The Education Code and the collective bargaining agreement between the District and its teachers generally require that when the District reduces its teaching force for budgetary reasons, lay-offs must be based on seniority.*fn3 In the summer of 2009, the District faced a budget shortfall and implemented a reduction in force (RIF) and laid-off temporary and probationary teachers. Because the Three Schools employed a high number of new teachers, the 2009 RIF caused the Three Schools to lose up to two-thirds of their teachers. Other schools in the District did not suffer the same fate. For the 2009-2010 school year, vacancies at the Three Schools were filled with substitute teachers. In the spring of 2010, the District again faced a budget shortfall. It proposed a second RIF that would include permanent as well as probationary teachers.

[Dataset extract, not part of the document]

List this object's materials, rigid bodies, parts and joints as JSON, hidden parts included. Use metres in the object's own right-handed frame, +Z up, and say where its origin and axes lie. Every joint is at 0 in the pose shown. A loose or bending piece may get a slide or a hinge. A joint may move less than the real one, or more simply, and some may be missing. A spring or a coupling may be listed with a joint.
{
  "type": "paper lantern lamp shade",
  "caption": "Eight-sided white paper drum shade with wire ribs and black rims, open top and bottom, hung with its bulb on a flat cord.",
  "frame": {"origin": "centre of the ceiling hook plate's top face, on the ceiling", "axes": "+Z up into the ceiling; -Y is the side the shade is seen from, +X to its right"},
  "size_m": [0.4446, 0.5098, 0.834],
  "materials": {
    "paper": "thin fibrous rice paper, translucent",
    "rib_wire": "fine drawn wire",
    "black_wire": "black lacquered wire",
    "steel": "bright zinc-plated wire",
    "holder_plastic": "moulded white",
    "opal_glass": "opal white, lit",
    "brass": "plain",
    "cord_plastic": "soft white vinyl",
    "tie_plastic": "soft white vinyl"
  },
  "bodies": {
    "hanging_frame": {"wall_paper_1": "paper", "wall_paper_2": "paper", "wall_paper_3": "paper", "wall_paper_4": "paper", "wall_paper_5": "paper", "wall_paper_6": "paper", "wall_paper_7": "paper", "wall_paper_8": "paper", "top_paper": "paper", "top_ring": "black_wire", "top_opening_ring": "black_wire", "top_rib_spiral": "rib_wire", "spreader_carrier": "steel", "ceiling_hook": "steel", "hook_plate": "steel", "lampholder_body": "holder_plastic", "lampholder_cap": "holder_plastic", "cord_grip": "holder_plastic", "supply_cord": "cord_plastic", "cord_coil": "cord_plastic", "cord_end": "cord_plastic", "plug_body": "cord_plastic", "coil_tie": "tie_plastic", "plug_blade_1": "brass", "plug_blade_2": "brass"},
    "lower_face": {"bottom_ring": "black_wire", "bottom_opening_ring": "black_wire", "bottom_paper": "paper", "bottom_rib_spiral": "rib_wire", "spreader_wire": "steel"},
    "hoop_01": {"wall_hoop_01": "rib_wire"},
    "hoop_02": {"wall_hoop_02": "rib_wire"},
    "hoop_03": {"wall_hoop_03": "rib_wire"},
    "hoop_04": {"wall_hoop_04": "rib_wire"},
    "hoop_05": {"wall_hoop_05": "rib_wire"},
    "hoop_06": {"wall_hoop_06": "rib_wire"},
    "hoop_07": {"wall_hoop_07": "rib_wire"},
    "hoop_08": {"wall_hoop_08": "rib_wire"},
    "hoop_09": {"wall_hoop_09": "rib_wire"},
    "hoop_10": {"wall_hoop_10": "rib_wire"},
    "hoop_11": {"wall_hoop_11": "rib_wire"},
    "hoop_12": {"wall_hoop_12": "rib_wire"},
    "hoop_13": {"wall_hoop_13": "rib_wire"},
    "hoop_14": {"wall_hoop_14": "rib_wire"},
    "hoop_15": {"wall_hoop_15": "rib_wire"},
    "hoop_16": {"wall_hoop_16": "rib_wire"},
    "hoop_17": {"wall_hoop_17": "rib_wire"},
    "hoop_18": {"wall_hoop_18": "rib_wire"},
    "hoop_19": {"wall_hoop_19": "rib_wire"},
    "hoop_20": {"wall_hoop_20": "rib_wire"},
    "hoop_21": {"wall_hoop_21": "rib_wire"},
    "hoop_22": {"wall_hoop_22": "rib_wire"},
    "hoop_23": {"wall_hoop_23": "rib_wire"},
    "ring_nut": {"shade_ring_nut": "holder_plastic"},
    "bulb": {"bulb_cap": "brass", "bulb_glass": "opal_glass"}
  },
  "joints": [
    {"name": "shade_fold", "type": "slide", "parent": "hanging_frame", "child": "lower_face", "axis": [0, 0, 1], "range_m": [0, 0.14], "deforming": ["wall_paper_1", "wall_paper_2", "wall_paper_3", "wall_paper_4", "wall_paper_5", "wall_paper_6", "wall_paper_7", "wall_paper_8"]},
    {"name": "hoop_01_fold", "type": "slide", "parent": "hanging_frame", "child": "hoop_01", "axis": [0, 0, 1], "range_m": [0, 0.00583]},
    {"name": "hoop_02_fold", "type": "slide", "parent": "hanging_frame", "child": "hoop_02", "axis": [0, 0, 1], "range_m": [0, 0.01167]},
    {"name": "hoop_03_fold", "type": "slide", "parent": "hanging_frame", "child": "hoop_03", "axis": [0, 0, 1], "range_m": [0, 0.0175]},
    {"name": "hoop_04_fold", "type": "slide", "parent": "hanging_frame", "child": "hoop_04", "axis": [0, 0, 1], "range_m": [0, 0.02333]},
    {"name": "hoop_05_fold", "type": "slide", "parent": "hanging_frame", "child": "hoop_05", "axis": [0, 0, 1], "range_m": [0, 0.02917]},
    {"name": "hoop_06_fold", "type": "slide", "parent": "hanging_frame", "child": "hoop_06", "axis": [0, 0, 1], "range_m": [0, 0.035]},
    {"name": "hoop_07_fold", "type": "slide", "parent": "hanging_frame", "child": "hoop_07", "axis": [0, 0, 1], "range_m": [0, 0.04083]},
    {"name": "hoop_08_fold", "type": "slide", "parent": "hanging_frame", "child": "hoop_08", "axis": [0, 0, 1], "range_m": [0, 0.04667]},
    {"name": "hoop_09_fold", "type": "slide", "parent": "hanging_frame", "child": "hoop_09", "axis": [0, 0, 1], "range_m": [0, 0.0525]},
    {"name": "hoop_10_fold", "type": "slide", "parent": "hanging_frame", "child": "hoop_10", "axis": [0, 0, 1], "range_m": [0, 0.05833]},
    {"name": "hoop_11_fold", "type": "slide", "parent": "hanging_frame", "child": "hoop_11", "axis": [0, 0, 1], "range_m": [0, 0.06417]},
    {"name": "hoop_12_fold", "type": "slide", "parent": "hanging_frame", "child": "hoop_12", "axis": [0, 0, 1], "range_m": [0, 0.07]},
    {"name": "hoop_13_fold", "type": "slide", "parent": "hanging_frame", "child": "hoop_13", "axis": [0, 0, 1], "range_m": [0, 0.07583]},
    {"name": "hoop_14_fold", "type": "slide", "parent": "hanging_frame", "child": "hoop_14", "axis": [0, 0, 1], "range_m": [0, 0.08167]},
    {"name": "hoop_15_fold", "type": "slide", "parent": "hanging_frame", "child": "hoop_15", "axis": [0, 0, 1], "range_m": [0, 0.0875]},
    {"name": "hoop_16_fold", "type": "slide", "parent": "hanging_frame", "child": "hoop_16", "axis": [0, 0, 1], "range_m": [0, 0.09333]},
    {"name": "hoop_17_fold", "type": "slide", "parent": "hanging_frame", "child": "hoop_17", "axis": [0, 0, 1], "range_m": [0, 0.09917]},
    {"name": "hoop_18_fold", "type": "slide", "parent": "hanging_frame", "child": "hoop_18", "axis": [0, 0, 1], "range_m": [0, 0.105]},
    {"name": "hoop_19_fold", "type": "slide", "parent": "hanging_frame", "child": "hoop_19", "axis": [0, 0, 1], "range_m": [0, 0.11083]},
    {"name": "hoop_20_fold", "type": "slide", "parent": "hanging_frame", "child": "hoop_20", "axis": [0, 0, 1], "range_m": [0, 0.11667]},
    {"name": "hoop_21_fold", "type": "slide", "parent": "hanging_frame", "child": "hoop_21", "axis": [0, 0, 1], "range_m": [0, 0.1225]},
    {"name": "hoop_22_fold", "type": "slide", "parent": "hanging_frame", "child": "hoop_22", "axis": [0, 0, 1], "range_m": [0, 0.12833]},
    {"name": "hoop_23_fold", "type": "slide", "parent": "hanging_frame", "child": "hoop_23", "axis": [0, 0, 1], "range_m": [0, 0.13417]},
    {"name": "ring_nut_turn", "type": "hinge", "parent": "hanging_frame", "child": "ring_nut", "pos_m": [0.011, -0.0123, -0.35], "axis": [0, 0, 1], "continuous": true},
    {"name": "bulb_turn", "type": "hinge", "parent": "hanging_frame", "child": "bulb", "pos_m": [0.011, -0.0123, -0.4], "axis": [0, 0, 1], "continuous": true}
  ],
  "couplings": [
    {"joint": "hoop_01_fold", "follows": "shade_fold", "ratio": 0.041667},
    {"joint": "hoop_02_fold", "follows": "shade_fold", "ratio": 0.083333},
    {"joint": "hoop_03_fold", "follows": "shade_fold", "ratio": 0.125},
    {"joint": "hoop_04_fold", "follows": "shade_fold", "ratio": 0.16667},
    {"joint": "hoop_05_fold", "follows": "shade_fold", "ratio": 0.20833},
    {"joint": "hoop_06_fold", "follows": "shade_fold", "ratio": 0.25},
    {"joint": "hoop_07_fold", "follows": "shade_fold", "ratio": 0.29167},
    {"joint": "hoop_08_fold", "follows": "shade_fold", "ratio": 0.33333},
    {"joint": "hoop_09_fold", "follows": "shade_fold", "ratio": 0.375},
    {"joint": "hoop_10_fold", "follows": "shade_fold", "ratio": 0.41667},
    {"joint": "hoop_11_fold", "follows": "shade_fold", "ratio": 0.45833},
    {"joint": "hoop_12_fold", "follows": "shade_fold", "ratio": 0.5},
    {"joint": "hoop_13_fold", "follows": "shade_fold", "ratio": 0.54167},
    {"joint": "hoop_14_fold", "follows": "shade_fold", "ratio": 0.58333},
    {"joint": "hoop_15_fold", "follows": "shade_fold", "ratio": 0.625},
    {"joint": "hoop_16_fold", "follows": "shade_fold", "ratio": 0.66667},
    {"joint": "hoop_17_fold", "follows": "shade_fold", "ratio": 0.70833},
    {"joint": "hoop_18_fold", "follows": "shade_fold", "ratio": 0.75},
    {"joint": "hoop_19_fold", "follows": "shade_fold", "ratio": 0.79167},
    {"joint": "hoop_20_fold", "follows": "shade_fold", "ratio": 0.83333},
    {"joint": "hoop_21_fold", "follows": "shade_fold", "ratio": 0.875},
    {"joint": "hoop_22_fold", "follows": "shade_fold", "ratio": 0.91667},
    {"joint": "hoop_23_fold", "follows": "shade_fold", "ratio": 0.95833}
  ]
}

The Students sued the District and the State of California on the theory, inter alia, that RIFs deny them the constitutional right to equal educational opportunities.*fn4 UTLA and the Partnership were joined as indispensable parties and named as defendants. To prevent further lay-offs at the Three Schools, the Students requested a preliminary injunction. After hearing evidence, the trial court found that "[h]igh teacher turnover devastates educational opportunity" and that RIFs have a "real and appreciable impact on [the Students'] fundamental right to equal educational opportunity." The District was preliminarily enjoined from laying off teachers at the Three Schools.

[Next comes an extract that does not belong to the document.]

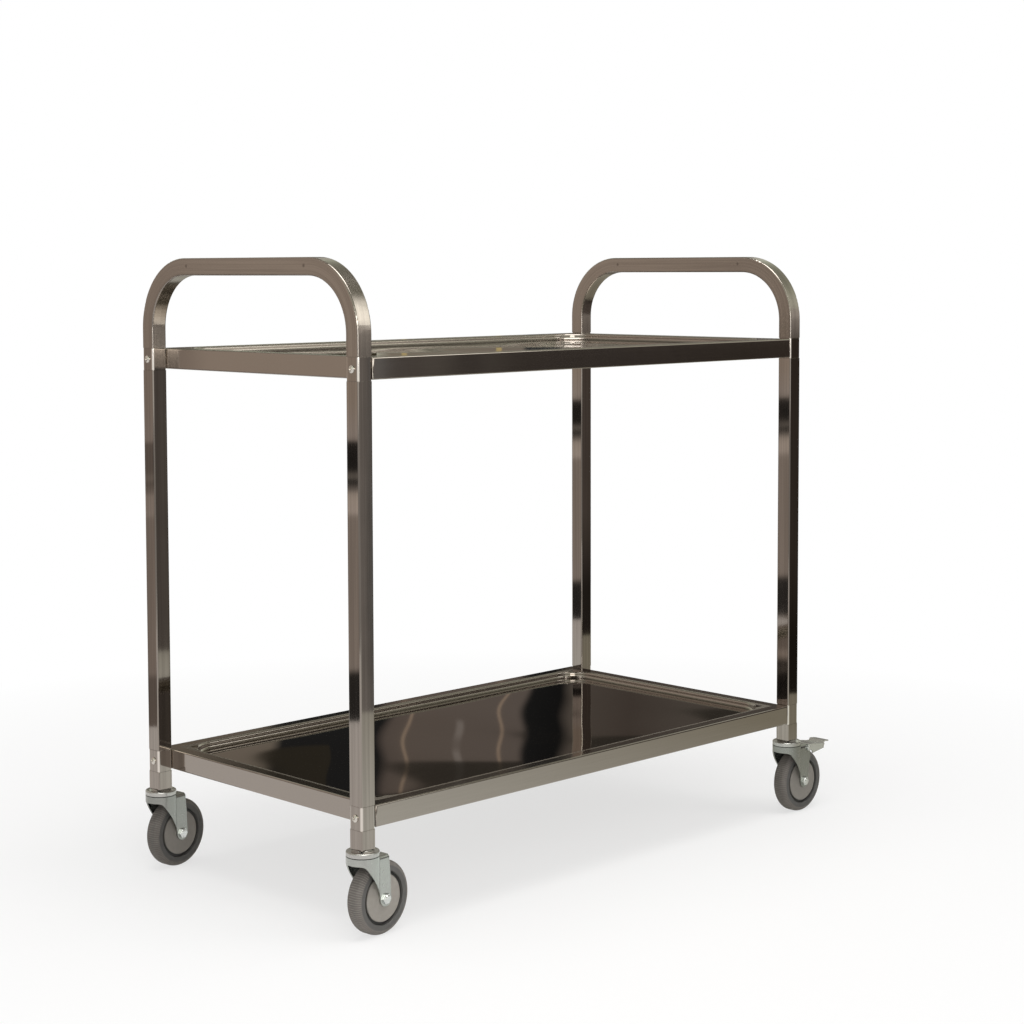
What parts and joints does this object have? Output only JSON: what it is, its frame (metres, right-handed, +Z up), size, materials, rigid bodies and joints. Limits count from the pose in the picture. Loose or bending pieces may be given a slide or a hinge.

The Students, the District and the Partnership (settling parties) negotiated a consent decree entitled "Intervention Program For Targeted Schools" (consent decree). It contained the following salient terms: (1) targeted schools are defined as (a) 25 schools to be identified by the District using various statistics, (b) up to 20 schools that the District "determines are likely to be negatively or disproportionately affected by teacher turnover," and (c) the Three Schools;*fn5 (2) in the event of a RIF, the District will skip teachers at the targeted schools; and (3) to minimize negative consequences at other schools as a result of skipping teachers at the targeted schools, the District will ensure that no other school is impacted greater than the District average.

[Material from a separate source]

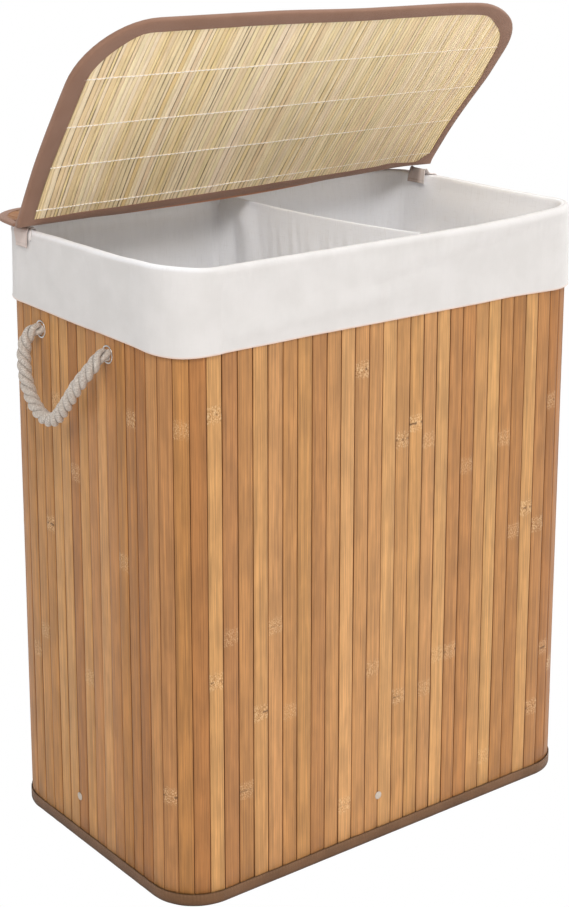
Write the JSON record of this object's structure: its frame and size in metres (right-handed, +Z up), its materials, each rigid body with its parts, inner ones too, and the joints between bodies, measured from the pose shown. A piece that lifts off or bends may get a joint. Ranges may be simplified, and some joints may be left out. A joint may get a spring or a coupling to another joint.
{
  "type": "laundry hamper",
  "caption": "Free-standing bamboo laundry hamper with a divided cotton liner, rope handles and a hinged lid that folds up from a rear flap.",
  "frame": {"origin": "middle of the hamper's underside, on the floor", "axes": "+Z up, -Y towards the front where the lid opens, +X to the right seen from the front"},
  "size_m": [0.5858, 0.3264, 0.841],
  "materials": {
    "bamboo": "satin bamboo slats with fine grain",
    "straw": "fine split straw strips with stitched threads",
    "cotton": "off-white woven cotton",
    "tape": "brown woven binding tape",
    "backing": "plain brown cloth",
    "board": "plain pressed board",
    "wire": "plain steel wire",
    "rivet": "satin pressed metal",
    "webbing": "pale woven webbing",
    "rope": "pale twisted cotton rope"
  },
  "bodies": {
    "body": {"slats_front": "bamboo", "slats_front_right_corner": "bamboo", "slats_right": "bamboo", "slats_right_back_corner": "bamboo", "slats_back": "bamboo", "slats_back_left_corner": "bamboo", "slats_left": "bamboo", "slats_left_front_corner": "bamboo", "backing_cloth": "backing", "bottom_edge_tape": "tape", "top_edge_tape": "tape", "floor_cloth": "backing", "base_board": "board", "lower_wire_frame": "wire", "upper_wire_frame": "wire", "lower_front_tab": "backing", "lower_front_rivet": "rivet", "lower_right_tab": "backing", "lower_right_rivet": "rivet", "lower_back_tab": "backing", "lower_back_rivet": "rivet", "lower_left_tab": "backing", "lower_left_rivet": "rivet", "upper_front_tab": "backing", "upper_front_rivet": "rivet", "upper_right_tab": "backing", "upper_right_rivet": "rivet", "upper_back_tab": "backing", "upper_back_rivet": "rivet", "upper_left_tab": "backing", "upper_left_rivet": "rivet", "liner_left_wall": "cotton", "liner_left_floor": "cotton", "liner_right_wall": "cotton", "liner_right_floor": "cotton", "liner_divider": "cotton", "liner_cuff": "cotton", "left_front_eyelet": "rivet", "left_front_rope_knot": "rope", "left_rear_eyelet": "rivet", "left_rear_rope_knot": "rope", "left_hinge_strap": "webbing", "right_front_eyelet": "rivet", "right_front_rope_knot": "rope", "right_rear_eyelet": "rivet", "right_rear_rope_knot": "rope", "right_hinge_strap": "webbing", "flap_slats": "bamboo", "flap_straw_mat": "straw", "flap_binding": "tape", "flap_fold_tape": "tape"},
    "lid": {"lid_slats": "bamboo", "lid_straw_mat": "straw", "lid_binding": "tape", "lid_fold_tape": "tape"},
    "left_handle": {"left_rope_handle": "rope"},
    "right_handle": {"right_rope_handle": "rope"}
  },
  "joints": [
    {"name": "lid_hinge", "type": "hinge", "parent": "body", "child": "lid", "pos_m": [0, 0.094, 0.6382], "axis": [-1, 0, 0], "range_deg": [-52, 123]},
    {"name": "left_handle_swing", "type": "hinge", "parent": "body", "child": "left_handle", "pos_m": [-0.2689, 0.014, 0.532], "axis": [0, 1, 0], "range_deg": [0, 135]},
    {"name": "right_handle_swing", "type": "hinge", "parent": "body", "child": "right_handle", "pos_m": [0.2689, 0.014, 0.532], "axis": [0, -1, 0], "range_deg": [0, 135]}
  ]
}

Over UTLA's objection, the trial court approved the consent decree after conducting a fairness hearing and finding that the consent decree was fair, reasonable and adequate. Judgment was rendered pursuant to the terms of the written order of final approval.

This timely appeal followed.

DISCUSSION

UTLA and the settling parties agree that the trial court did not decide the merits of the Students' claims and that, for purposes of this appeal, the consent decree potentially affected the seniority rights of UTLA's members. While UTLA argues that it was entitled to a decision on the merits, the settling parties argue that due process was satisfied by the fairness hearing.

The law supports UTLA.

I. Due process requires a decision on the merits.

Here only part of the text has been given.